Pourquoi n’aurais-je pas le droit d’avoir sur mon bureau la photo de celui que j’aime alors que tout le monde à celle de sa femme ou de ses enfants ?  Est-ce que parce que je suis amourajeux que je n’ai pas le droit d’exprimer ce que je ressens ?  Ce n’était pas un film pornographique, mais une photo d’une personne que j’adorais.  Ça ne regarde que moi. 
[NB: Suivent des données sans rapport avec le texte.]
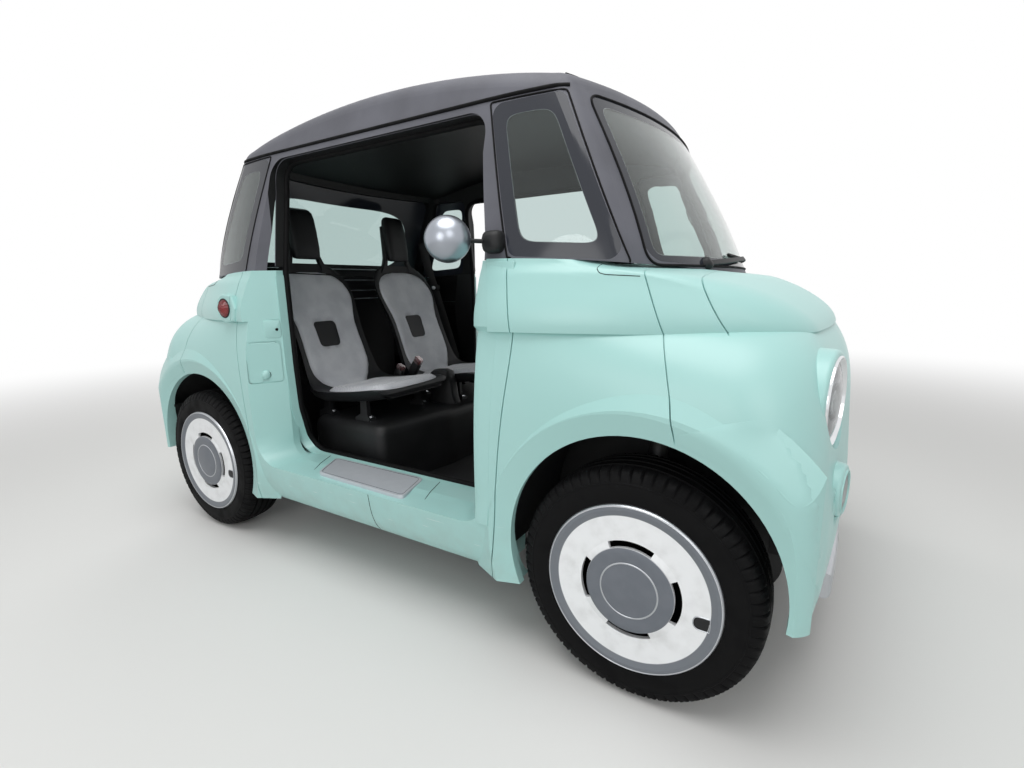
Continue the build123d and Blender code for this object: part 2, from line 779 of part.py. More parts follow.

Le journal défendait son point de vue en affirmant qu’en agissant ainsi, qu’en faisant connaître ouvertement ma pédérastie, je nuisais à sa bonne réputation.   Qui pouvait deviner en voyant la photo que c’était un de mes nombreux amants platoniques?  Ça aurait pu être un de mes fils. Il fallait le savoir pour créer le lien.

 
Ma suspension visait à justifier plus tard mon congédiement.  Trois semaines pour me forcer à réfléchir, pour me faire comprendre la nécessité d’obéir et de prendre conscience que je n’étais pas très bien accepté dans tous les Vauxcouleurs. 


Je crois trop dans la liberté d’esprit pour lâcher prise.